Former president Brian Marston concedes that hyperbolic spin was "sort of a tradition" in the heady early days.
"We started as this upstart guerrilla group," recounts the 30-year-old Marston, who now helps run the Commonspace, a nonprofit meeting place in Grand Center for the hipster set that publishes a monthly newsletter online at www.thecommonspace.org. "It was fabulous to be president of Metropolis. There were a thousand members; I was representing this super-targeted group. I could go to a meeting with the mayor and be, like, the only one who wasn't afraid to piss everybody off and point out the white elephant in the corner of the room. Metropolis was this organization that people didn't want to deal with, but had to."

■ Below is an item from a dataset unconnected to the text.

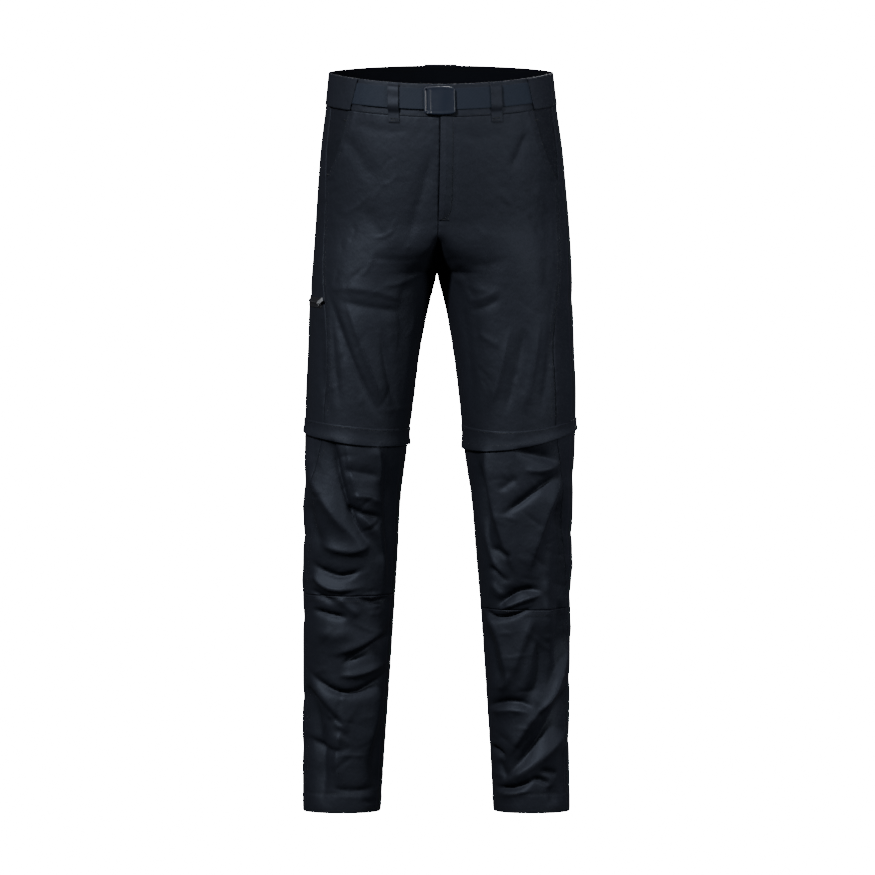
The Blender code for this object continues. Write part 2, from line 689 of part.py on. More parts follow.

Of course, Metropolis might not have actually had 1,000 members at the time. The important thing was that everyone thought they did. It was sort of like the kid with the fake ID who finally turns 21: "There was this tradition of inflating membership," Marston reveals. "So when we finally got to 1,000 members, we didn't tell people."
While Marston and Crone say there were plenty of internal squabbles in the early days, the negative energy tended to be offset by a flurry of projects that saw Metropolites rolling up their sleeves in neglected parts of the city, sponsoring neighborhood cleanups (The Wash), patronizing establishments in underutilized areas and visiting schools in pockets of blight.